Adherence to prophylaxis among different age groups was also evaluated as part of the study and was determined by the ratio of observed to expected factor usage. Young adults were the most non-adherent group to prophylaxis and this was clearly evident from the results. As a consequence of this, despite patients being able to self-administer factor, non-adherence prevents them from achieving the real benefit of prophylaxis treatment (reducing bleeds and better quality of life). 

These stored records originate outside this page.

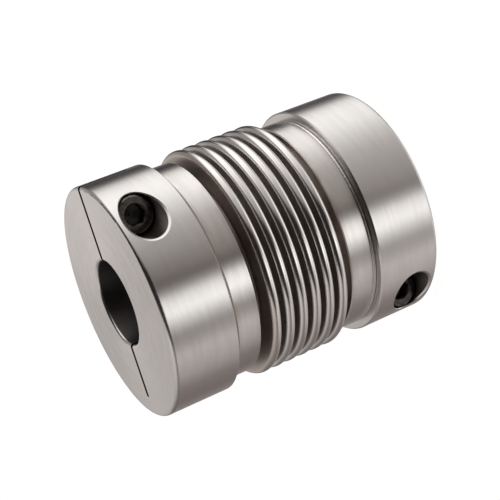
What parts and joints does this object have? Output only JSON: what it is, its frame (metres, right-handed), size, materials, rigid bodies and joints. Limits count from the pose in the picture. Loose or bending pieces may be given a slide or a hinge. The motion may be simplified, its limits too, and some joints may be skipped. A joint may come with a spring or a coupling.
{
  "type": "bellows coupling",
  "caption": "Torsionally stiff shaft coupling: two steel clamp hubs, each with a slit and a cap screw, joined by a thin corrugated steel bellows with welded collars.",
  "frame": {"origin": "centre of the lower hub's end face, on which the coupling stands", "axes": "+Z along the shaft axis towards the upper hub; both clamp screws are driven from -Y; the lower slit opens towards -X and the upper slit towards +X"},
  "size_m": [0.065, 0.065, 0.081],
  "materials": {
    "turned_steel": "fine turned, satin",
    "collar_steel": "fine turned, satin",
    "bellows_steel": "bright rolled, near mirror",
    "blackened_steel": "black oxide, satin"
  },
  "bodies": {
    "lower_end": {"lower_hub": "turned_steel", "lower_collar": "collar_steel", "lower_clamp_screw": "blackened_steel"},
    "bellows": {"bellows": "bellows_steel"},
    "upper_end": {"upper_hub": "turned_steel", "upper_collar": "collar_steel", "upper_clamp_screw": "blackened_steel"}
  },
  "joints": [
    {"name": "bend_about_x", "type": "hinge", "parent": "lower_end", "child": "bellows", "pos_m": [0, 0, 0.0405], "axis": [1, 0, 0], "range_deg": [-1.5, 1.5], "stiffness_Nm_per_rad": 22.7, "deforming": ["bellows"]},
    {"name": "bend_about_y", "type": "hinge", "parent": "bellows", "child": "upper_end", "pos_m": [0, 0, 0.0405], "axis": [0, 1, 0], "range_deg": [-1.5, 1.5], "stiffness_Nm_per_rad": 22.7, "deforming": ["bellows"]}
  ]
}
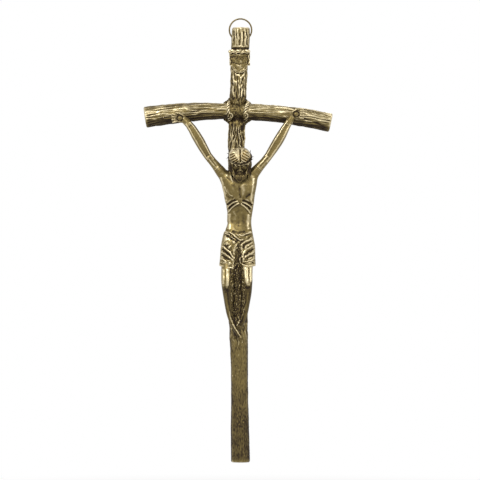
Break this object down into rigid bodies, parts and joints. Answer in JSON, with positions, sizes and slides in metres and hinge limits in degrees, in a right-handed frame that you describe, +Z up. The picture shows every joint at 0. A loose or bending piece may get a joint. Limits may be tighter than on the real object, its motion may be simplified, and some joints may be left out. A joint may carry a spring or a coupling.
{
  "type": "wall crucifix",
  "caption": "Antique brass wall crucifix: corpus nailed to a rough log cross with a drooping crossbeam, rope lashings, a title scroll and a hanging ring.",
  "frame": {"origin": "the crossing of the two logs, on the flat back that lies against the wall", "axes": "+Z up along the upright, +X to the right seen from the front, -Y towards the viewer"},
  "size_m": [0.1106, 0.0253, 0.2595],
  "materials": {
    "log_brass": "antique, dark patina in the bark grooves, worn bright on the ridges",
    "rope_brass": "antique, worn bright",
    "scroll_brass": "antique, worn bright on the roll",
    "wire_brass": "antique, dull drawn wire",
    "figure_brass": "antique, olive patina, worn bright on the high places",
    "crown_brass": "antique, dark patina",
    "nail_brass": "antique, worn bright",
    "pin_brass": "plain drawn brass"
  },
  "bodies": {
    "cross": {"upright": "log_brass", "crossbeam": "log_brass", "joint_pins": "pin_brass", "lashing_left": "rope_brass", "lashing_right": "rope_brass", "corner_lashing": "rope_brass", "title_scroll": "scroll_brass", "scroll_pins": "pin_brass", "ring_eye": "wire_brass", "corpus_body": "figure_brass", "corpus_head": "figure_brass", "thorn_crown": "crown_brass", "neck_pin": "pin_brass", "left_arm": "figure_brass", "right_arm": "figure_brass", "shoulder_pins": "pin_brass", "corpus_pin": "pin_brass", "left_hand_nail": "nail_brass", "right_hand_nail": "nail_brass", "foot_nail": "nail_brass"},
    "ring": {"hanging_ring": "wire_brass"}
  },
  "joints": [
    {"name": "ring_swing", "type": "hinge", "parent": "cross", "child": "ring", "pos_m": [0.00182, -0.00143, 0.0411], "axis": [-1, 0, 0], "range_deg": [-4, 150]}
  ]
}
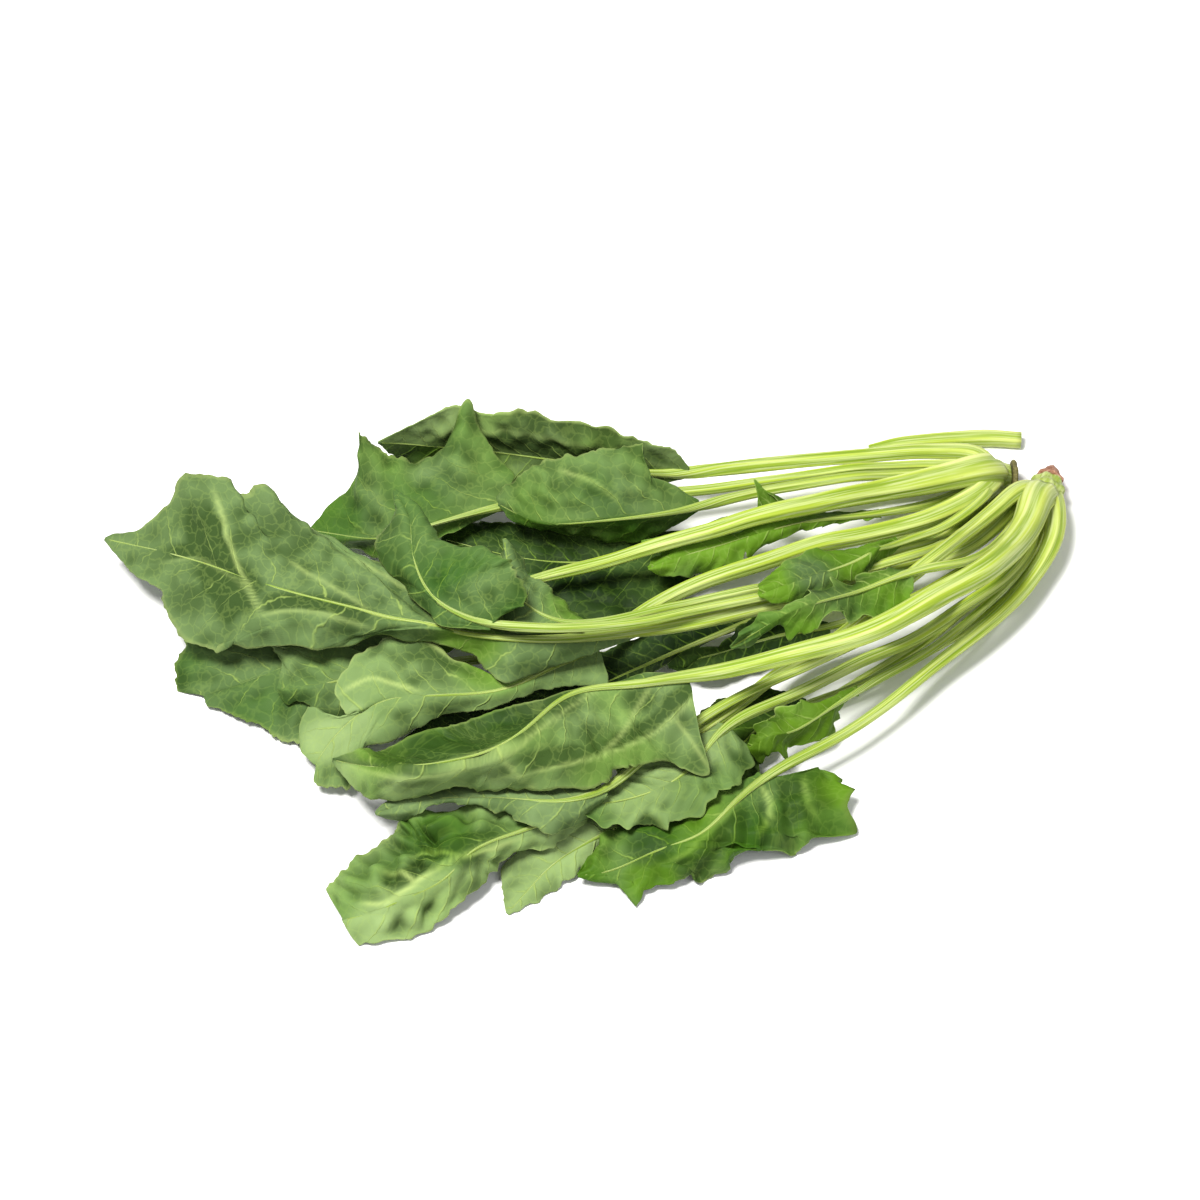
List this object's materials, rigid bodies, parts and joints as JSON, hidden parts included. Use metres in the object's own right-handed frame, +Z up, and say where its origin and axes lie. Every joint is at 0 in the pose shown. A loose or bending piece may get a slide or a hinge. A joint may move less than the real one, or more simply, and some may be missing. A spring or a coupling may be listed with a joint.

This study provided a valuable insight into the current prophylaxis practice in Australia plus an opportunity to take this further and formally assess the real benefit of prophylaxis. 

BLEED OUTCOMES AND MYABDR

The biggest challenge to formally assess the real benefit of prophylaxis is the need to actively monitor bleed outcome. MyABDR is a secure app for smartphones and a website for patients with bleeding disorders to self-record their home treatments and bleeds. However, the uptake of MyABDR has been disappointingly low, which means that a reliable assessment of how effective the prophylaxis treatment has been for patients cannot be determined. There are a lot of resources and support material available for patients and their caregivers to assist in using the MyABDR application and its features and it is in everyone’s best interests to take advantage of this and make the most of the application. This is because the usefulness of the ‘MyABDR’ application is not restricted to self-assessment but it also builds the knowledge base to be able to determine the effectiveness of various treatments provided to patients with bleeding disorders. The community could gain enormously with individualised prophylaxis, emerging extended half-life products and other novel treatment regimes, however this cannot be ascertained without being able to formally assess the treatment outcomes.